Programmer Brains Are A Scarce Resource
So, why are we so concerned with those assertions in the first place? Why can't we just go and make sure all usages of our function are correct?
Well, for starters, it's pretty obvious that we can only do this if we can control those usages in the first place. If our function is a library function, then we can't, because we don't know who will use our library, so in that case, we have to be extra defensive and assume that people will use our code wrong, unless we can make that "impossible" (and a reasonable threshold for "impossible", IMO, is "steps 1 or 2 in the Hierarchy Of Assertions": use types, or simply do not expose the function at all).
In theory that means that if our function is not a library function, then we can resort to trusting usages to be correct, right?
I'm going to argue that no, we can't. And the reason for that is because programmer brains are small; we can only hold so much information in our working memory at any time, and that "so much" is frighteningly little.

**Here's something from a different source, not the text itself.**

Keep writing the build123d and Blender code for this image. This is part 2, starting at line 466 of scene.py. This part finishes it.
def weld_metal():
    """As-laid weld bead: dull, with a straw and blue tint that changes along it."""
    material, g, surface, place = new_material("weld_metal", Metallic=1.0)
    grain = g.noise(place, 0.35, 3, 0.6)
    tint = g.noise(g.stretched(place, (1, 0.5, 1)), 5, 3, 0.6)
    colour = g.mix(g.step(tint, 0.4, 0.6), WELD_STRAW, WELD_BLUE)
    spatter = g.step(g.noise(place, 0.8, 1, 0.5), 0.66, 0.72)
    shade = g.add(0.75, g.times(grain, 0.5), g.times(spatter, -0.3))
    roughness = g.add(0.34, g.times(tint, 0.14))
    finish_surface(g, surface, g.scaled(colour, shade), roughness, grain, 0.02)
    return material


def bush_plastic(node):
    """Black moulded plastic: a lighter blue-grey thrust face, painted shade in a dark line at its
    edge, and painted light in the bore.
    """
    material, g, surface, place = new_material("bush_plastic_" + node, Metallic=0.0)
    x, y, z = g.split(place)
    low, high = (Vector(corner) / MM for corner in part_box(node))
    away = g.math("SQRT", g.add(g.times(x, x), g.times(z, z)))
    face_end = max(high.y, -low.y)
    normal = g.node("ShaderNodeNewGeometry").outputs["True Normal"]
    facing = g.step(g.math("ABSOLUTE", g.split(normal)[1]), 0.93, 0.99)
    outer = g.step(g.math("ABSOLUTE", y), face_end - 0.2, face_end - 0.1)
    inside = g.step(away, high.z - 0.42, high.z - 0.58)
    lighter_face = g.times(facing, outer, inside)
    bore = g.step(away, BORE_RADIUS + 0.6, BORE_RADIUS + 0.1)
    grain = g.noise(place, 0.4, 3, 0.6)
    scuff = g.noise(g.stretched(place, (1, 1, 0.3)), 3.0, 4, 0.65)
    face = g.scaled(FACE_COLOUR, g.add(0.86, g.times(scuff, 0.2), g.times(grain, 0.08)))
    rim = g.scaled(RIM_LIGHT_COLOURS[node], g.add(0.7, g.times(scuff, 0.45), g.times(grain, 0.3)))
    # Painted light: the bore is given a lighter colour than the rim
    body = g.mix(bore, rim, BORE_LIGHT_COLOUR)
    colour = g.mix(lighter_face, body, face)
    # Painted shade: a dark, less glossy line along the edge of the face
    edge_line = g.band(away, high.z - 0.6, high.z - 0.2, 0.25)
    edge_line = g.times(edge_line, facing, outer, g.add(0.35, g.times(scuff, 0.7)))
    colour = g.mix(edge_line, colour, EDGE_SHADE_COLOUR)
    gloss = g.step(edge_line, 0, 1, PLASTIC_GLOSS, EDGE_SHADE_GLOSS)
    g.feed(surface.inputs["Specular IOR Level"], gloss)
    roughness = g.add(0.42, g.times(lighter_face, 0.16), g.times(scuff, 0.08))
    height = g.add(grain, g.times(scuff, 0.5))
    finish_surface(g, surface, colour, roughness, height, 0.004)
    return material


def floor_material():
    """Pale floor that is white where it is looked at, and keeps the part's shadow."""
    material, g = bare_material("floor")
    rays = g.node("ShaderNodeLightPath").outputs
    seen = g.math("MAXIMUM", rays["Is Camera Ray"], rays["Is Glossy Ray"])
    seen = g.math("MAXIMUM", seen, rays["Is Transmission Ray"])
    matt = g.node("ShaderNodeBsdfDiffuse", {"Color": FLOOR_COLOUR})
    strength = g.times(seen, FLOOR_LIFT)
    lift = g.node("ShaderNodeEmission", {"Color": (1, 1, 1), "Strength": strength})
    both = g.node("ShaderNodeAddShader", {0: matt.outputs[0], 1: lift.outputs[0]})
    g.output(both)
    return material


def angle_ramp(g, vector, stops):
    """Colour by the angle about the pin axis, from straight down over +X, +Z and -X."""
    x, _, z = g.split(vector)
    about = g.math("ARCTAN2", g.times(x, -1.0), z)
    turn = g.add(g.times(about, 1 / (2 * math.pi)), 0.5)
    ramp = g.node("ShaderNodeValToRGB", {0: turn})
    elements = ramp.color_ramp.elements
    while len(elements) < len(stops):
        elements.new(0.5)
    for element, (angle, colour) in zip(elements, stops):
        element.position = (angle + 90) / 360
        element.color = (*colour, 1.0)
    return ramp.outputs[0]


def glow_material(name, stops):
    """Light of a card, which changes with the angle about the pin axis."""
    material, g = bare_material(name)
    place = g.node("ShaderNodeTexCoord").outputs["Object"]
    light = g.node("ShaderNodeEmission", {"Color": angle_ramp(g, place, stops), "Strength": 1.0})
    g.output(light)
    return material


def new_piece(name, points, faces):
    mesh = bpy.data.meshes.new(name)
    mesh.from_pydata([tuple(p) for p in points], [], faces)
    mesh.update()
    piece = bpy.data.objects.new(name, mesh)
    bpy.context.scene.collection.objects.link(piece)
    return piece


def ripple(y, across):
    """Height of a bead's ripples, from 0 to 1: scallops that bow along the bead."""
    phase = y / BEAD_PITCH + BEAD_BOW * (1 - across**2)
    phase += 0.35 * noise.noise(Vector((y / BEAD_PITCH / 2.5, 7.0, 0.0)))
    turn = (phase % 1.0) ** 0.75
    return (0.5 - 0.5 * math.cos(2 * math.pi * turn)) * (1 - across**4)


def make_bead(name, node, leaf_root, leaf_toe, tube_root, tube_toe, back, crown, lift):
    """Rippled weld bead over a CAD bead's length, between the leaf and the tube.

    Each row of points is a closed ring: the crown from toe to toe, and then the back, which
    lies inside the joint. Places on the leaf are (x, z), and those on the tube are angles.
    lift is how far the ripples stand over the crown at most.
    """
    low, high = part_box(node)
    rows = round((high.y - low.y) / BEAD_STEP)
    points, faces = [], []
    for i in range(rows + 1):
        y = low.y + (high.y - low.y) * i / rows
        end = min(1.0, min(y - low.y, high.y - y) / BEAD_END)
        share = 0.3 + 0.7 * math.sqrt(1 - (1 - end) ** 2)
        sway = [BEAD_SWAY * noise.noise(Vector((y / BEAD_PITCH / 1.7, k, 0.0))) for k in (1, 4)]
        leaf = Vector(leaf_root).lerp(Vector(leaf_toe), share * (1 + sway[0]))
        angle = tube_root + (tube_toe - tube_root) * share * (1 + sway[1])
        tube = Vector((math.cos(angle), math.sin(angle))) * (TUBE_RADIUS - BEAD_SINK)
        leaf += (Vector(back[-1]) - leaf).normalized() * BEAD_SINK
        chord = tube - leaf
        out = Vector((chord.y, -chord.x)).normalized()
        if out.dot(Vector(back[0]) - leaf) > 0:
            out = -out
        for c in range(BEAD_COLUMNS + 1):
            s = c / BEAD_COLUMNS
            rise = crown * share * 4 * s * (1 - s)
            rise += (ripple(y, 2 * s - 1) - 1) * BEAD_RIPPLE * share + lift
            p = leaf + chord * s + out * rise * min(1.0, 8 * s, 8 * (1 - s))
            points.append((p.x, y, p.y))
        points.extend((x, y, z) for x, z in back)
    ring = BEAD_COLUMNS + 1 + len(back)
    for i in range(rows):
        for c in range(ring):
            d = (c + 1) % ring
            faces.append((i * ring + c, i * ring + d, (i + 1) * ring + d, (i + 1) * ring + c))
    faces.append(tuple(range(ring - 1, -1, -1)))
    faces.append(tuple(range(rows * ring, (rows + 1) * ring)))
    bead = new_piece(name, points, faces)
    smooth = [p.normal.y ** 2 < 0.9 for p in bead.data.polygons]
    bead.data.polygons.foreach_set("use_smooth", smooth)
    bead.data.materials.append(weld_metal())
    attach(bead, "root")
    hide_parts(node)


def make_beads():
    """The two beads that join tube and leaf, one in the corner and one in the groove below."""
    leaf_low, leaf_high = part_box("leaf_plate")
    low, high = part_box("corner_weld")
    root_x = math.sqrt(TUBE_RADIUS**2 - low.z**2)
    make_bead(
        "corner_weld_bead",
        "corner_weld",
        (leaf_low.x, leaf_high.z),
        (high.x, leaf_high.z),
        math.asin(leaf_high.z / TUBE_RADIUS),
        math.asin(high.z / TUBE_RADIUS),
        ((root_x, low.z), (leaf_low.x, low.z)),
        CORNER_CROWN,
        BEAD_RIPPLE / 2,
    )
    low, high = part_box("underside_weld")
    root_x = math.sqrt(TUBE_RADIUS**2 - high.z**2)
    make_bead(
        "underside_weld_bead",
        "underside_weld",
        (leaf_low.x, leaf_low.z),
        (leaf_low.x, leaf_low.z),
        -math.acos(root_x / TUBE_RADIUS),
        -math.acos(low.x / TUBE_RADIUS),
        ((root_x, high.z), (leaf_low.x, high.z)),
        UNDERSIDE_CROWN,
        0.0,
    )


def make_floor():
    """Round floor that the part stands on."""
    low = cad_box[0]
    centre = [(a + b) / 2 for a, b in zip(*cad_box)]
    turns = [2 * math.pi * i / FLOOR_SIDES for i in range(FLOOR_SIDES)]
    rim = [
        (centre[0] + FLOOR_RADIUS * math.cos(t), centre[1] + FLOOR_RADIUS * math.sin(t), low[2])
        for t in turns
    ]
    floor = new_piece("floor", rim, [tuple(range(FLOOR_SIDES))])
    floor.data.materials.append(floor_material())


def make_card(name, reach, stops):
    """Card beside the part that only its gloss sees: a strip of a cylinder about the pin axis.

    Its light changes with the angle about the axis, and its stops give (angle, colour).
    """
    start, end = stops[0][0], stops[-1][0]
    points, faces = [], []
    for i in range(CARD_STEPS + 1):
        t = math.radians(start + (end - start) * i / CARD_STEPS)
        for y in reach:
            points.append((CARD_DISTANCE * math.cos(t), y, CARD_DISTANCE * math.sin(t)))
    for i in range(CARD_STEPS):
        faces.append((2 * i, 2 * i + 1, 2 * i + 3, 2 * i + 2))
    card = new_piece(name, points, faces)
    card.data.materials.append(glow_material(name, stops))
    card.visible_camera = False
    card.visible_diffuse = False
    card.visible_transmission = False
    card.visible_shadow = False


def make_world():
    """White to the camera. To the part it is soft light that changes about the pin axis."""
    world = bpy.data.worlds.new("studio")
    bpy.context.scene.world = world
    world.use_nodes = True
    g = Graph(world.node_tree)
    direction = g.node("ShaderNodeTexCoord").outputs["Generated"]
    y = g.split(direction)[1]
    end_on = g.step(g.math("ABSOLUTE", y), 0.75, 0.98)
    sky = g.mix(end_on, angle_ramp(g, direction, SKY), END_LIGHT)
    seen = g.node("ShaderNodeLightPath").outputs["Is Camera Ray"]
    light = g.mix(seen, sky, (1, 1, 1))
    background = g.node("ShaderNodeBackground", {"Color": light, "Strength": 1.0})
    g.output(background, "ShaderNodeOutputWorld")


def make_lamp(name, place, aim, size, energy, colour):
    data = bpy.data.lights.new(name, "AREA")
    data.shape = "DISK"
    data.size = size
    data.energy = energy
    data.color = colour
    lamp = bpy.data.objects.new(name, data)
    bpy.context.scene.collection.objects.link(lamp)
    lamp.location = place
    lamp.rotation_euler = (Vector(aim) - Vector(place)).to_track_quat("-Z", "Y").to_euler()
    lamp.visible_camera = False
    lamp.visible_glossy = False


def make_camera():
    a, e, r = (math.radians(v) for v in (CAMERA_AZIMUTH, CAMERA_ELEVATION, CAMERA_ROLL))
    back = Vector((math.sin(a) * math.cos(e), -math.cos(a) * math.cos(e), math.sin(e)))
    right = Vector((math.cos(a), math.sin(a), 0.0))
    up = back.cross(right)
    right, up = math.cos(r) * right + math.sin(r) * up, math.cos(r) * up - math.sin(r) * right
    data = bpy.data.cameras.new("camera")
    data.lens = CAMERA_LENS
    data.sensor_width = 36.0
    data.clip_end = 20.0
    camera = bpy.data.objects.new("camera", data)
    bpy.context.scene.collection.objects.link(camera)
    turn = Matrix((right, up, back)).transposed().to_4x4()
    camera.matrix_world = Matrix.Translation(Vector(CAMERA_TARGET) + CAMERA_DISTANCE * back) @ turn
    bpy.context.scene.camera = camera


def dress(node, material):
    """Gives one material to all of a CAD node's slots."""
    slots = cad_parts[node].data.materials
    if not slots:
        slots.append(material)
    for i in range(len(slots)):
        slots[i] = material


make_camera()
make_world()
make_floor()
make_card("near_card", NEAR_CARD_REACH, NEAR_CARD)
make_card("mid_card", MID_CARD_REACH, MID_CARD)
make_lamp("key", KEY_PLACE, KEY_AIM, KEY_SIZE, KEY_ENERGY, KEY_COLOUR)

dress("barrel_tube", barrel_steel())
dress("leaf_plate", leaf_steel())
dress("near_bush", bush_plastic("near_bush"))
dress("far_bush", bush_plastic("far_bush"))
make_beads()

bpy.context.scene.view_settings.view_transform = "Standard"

Estimates include "seven things, ± two", or "about one screenful of code"; it's impossible to come up with a hard metric, but I think these estimates may actually be very generous in a context where "100%" is the goal - after all, programmers regularly fail to spot bugs in code snippets as small as a single line.

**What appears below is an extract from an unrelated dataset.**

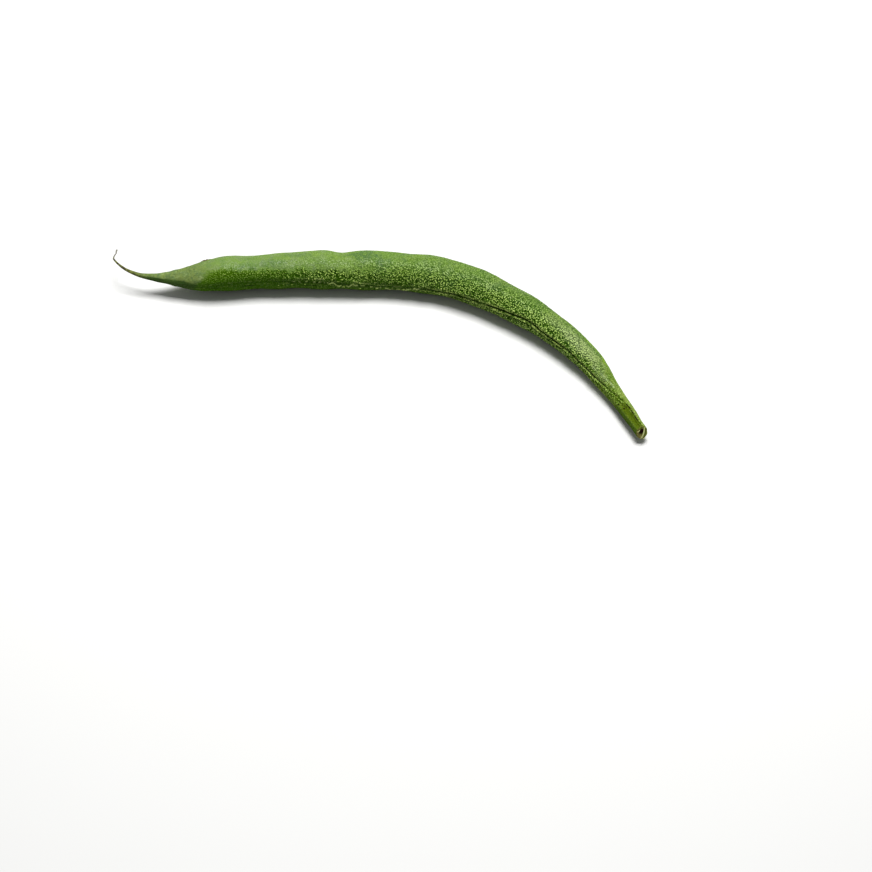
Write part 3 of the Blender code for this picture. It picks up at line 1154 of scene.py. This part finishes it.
@dataclass(frozen=True)
class Studio:
    """Pale floor, soft light from above and behind, and the camera."""

    floor_size: float = 3000.0
    floor_grey: Colour = (0.66, 0.66, 0.65)
    sky: Colour = (1.0, 1.0, 1.0)
    sky_strength: float = 0.24
    lamp_place: tuple[float, float, float] = (40.0, 150.0, 550.0)
    lamp_size: float = 300.0
    lamp_watts: float = 5.4
    camera_aim: tuple[float, float, float] = (15.71, -30.77, 5.0)
    camera_distance: float = 381.95
    camera_elevation: float = 50.0
    lens: float = 70.0
    sensor: float = 36.0

    def lay_floor(self) -> None:
        """Adds the floor."""
        bm = bmesh.new()
        bmesh.ops.create_grid(bm, x_segments=1, y_segments=1, size=self.floor_size / 2 * MM)
        mesh = to_mesh(bm, "floor")
        mesh.materials.append(Graph("floor").finish({"Base Color": self.floor_grey, "Roughness": 0.7}))
        add_object("floor", mesh)

    def light(self) -> None:
        """Sets the sky, and one square softbox that faces the pod."""
        world = bpy.data.worlds.new("studio")
        world.use_nodes = True
        background = world.node_tree.nodes["Background"]
        background.inputs["Color"].default_value = (*self.sky, 1)
        background.inputs["Strength"].default_value = self.sky_strength
        bpy.context.scene.world = world
        softbox = bpy.data.lights.new("key", "AREA")
        softbox.shape = "SQUARE"
        softbox.size = self.lamp_size * MM
        softbox.energy = self.lamp_watts
        lamp = add_object("key", softbox)
        lamp.location = Vector(self.lamp_place) * MM
        lamp.rotation_euler = (-Vector(self.lamp_place)).to_track_quat("-Z", "Y").to_euler()
        bpy.context.scene.view_settings.view_transform = "Standard"

    def set_camera(self) -> None:
        """Adds the camera."""
        data = bpy.data.cameras.new("camera")
        data.lens = self.lens
        data.sensor_width = self.sensor
        camera = add_object("camera", data)
        tilt = math.radians(self.camera_elevation)
        back = Vector((0, -math.cos(tilt), math.sin(tilt)))
        camera.location = (Vector(self.camera_aim) + back * self.camera_distance) * MM
        camera.rotation_euler = (-back).to_track_quat("-Z", "Y").to_euler()
        bpy.context.scene.camera = camera


def main() -> None:
    """Builds the pod and its studio, and reports each piece."""
    logging.basicConfig(level=logging.INFO, format="%(name)s: %(message)s")
    skin = PodSkin().build()
    skin.data.materials.append(SkinFinish().material())
    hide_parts(NODE)
    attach(skin, BODY)
    fibres = TornFibres().build()
    fibres.data.materials.append(FibreFinish().material())
    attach(fibres, BODY)
    for piece in (skin, fibres):
        log.info("%s: %d faces", piece.name, len(piece.data.polygons))
    studio = Studio()
    studio.set_camera()
    studio.lay_floor()
    studio.light()


if __name__ == "__main__":
    main()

Either way, limiting the amount of information that is needed to correctly and reliably reason about code to an absolute minimum is crucial for building reliable software, no matter which camp you're in. And a direct conclusion is that even if our function is not a library function, and we could in principle verify its usages for correctness, we should avoid keeping this information in the programmer's brain: the programmer should not need to think about usages when working with the function itself, and they should not need to think about the implementation of the function when using it. Often, we can achieve this by enforcing "contracts" at the interface boundary, and types are about the best way we have for that.